## WHAT THE TASK ASKS
It is required that all of the data be written out exactly.

━━ STORED DATA ━━

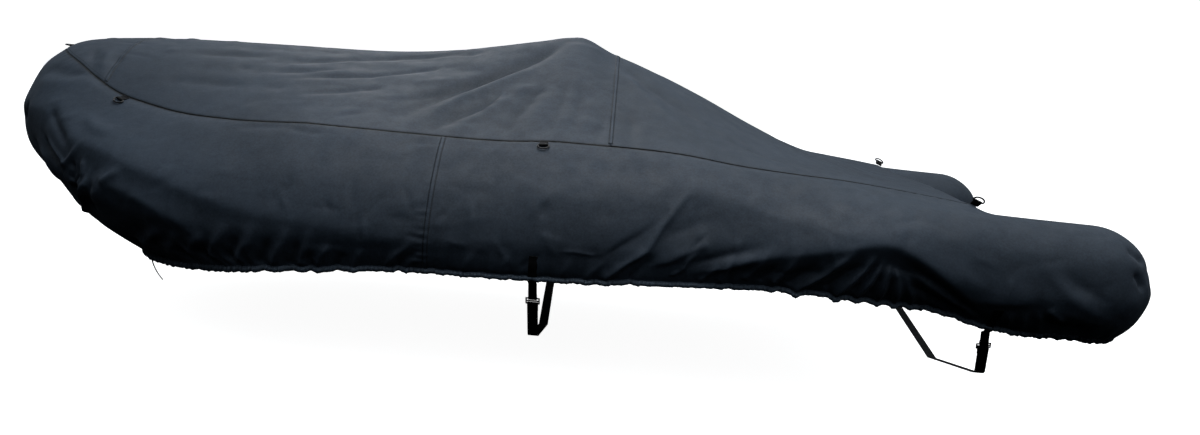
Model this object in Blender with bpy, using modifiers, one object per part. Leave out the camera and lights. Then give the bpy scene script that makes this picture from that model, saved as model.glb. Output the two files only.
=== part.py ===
"""Fitted cover for an inflatable boat, in the shape it takes in use: hollow, open underneath.

Metres, +Z up. +X runs from the bow to the stern and -Y is the port side. The origin lies on the underside
of the cloth at the peak of the top, where the cover is held up from inside.

The cloth panels share one surface. The side of it hangs between eight lines that run along the boat, from
the long seam down to the gathered hem. The top spans the two long seams, over a ridge with one peak.
"""

import math

import bmesh
import bpy
import numpy as np
from mathutils import Matrix, Vector

CLOTH = 0.002
SEAM_GAP = 0.0005
BOW_SEAM_GAP = 0.0013
LAID_ON = 0.0006
SEWN_ON = 0.0009
PORT = -1.0
STARBOARD = 1.0

# The straight sides end at BOW_START, and ahead of it every line follows a quarter of an ellipse to the bow.
BOW_START = -0.90
TRANSOM = 1.50
TUBE_ENDS = {PORT: 1.826, STARBOARD: 1.760}
SIDE_SEAM = -0.42
PEAK = 0.0
BOW_SEAM_ANGLE = 45.0
MIDDLE_SEAM = 0.16
SEAM_DIP = 1.438
FLAP_DROP = 0.17
FLAP_CLEARANCE = 0.007
CORNER_CLEARANCE = 0.004

# Steps of the cloth's grid: degrees round the bow, and how many steps in each stretch of the side.
BOW_STEP = 7.5
TUBE_TURNS = 10
SIDE_STRETCHES = (
    (BOW_START, SIDE_SEAM, 6),
    (SIDE_SEAM, PEAK, 6),
    (PEAK, MIDDLE_SEAM, 2),
    (MIDDLE_SEAM, SEAM_DIP, 19),
    (SEAM_DIP, TRANSOM, 1),
)
TUBE_STEPS = 4
TOP_COLUMNS = 15

# Lines of the side, from the long seam to the hem. Reach is the ellipse's length ahead of BOW_START, half
# is the distance from the centre plane, and drop is the share of the way down from the crown to the hem.
LINE_COLUMNS = ("line", "bow_reach", "bow_drop", "middle_half", "middle_drop", "stern_half", "stern_drop")
LINES = (
    ("seam", 1.130, 0.000, 0.630, 0.000, 0.630, 0.000),
    ("crown", 1.200, 0.000, 0.700, 0.000, 0.720, 0.000),
    ("upper", 1.238, 0.133, 0.785, 0.213, 0.810, 0.054),
    ("side", 1.256, 0.265, 0.838, 0.438, 0.885, 0.222),
    ("widest", 1.235, 0.433, 0.862, 0.640, 0.920, 0.510),
    ("under", 1.140, 0.588, 0.857, 0.775, 0.912, 0.676),
    ("tuck", 1.000, 0.800, 0.842, 0.899, 0.880, 0.842),
    ("hem", 0.733, 1.000, 0.820, 1.000, 0.820, 1.000),
)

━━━

## REPLY
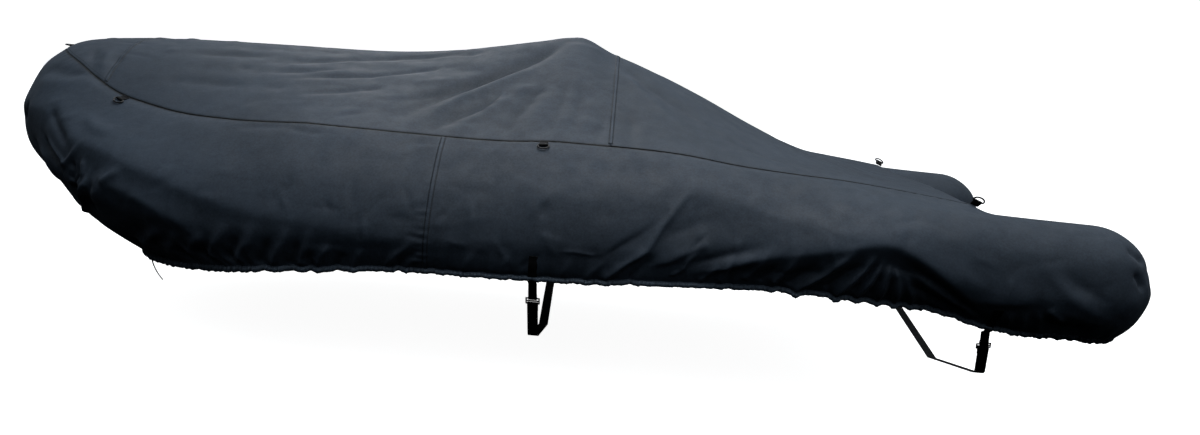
Model this object in Blender with bpy, using modifiers, one object per part. Leave out the camera and lights. Then give the bpy scene script that makes this picture from that model, saved as model.glb. Output the two files only.
=== part.py ===
"""Fitted cover for an inflatable boat, in the shape it takes in use: hollow, open underneath.

Metres, +Z up. +X runs from the bow to the stern and -Y is the port side. The origin lies on the underside
of the cloth at the peak of the top, where the cover is held up from inside.

The cloth panels share one surface. The side of it hangs between eight lines that run along the boat, from
the long seam down to the gathered hem. The top spans the two long seams, over a ridge with one peak.
"""

import math

import bmesh
import bpy
import numpy as np
from mathutils import Matrix, Vector

CLOTH = 0.002
SEAM_GAP = 0.0005
BOW_SEAM_GAP = 0.0013
LAID_ON = 0.0006
SEWN_ON = 0.0009
PORT = -1.0
STARBOARD = 1.0

# The straight sides end at BOW_START, and ahead of it every line follows a quarter of an ellipse to the bow.
BOW_START = -0.90
TRANSOM = 1.50
TUBE_ENDS = {PORT: 1.826, STARBOARD: 1.760}
SIDE_SEAM = -0.42
PEAK = 0.0
BOW_SEAM_ANGLE = 45.0
MIDDLE_SEAM = 0.16
SEAM_DIP = 1.438
FLAP_DROP = 0.17
FLAP_CLEARANCE = 0.007
CORNER_CLEARANCE = 0.004

# Steps of the cloth's grid: degrees round the bow, and how many steps in each stretch of the side.
BOW_STEP = 7.5
TUBE_TURNS = 10
SIDE_STRETCHES = (
    (BOW_START, SIDE_SEAM, 6),
    (SIDE_SEAM, PEAK, 6),
    (PEAK, MIDDLE_SEAM, 2),
    (MIDDLE_SEAM, SEAM_DIP, 19),
    (SEAM_DIP, TRANSOM, 1),
)
TUBE_STEPS = 4
TOP_COLUMNS = 15

# Lines of the side, from the long seam to the hem. Reach is the ellipse's length ahead of BOW_START, half
# is the distance from the centre plane, and drop is the share of the way down from the crown to the hem.
LINE_COLUMNS = ("line", "bow_reach", "bow_drop", "middle_half", "middle_drop", "stern_half", "stern_drop")
LINES = (
    ("seam", 1.130, 0.000, 0.630, 0.000, 0.630, 0.000),
    ("crown", 1.200, 0.000, 0.700, 0.000, 0.720, 0.000),
    ("upper", 1.238, 0.133, 0.785, 0.213, 0.810, 0.054),
    ("side", 1.256, 0.265, 0.838, 0.438, 0.885, 0.222),
    ("widest", 1.235, 0.433, 0.862, 0.640, 0.920, 0.510),
    ("under", 1.140, 0.588, 0.857, 0.775, 0.912, 0.676),
    ("tuck", 1.000, 0.800, 0.842, 0.899, 0.880, 0.842),
    ("hem", 0.733, 1.000, 0.820, 1.000, 0.820, 1.000),
)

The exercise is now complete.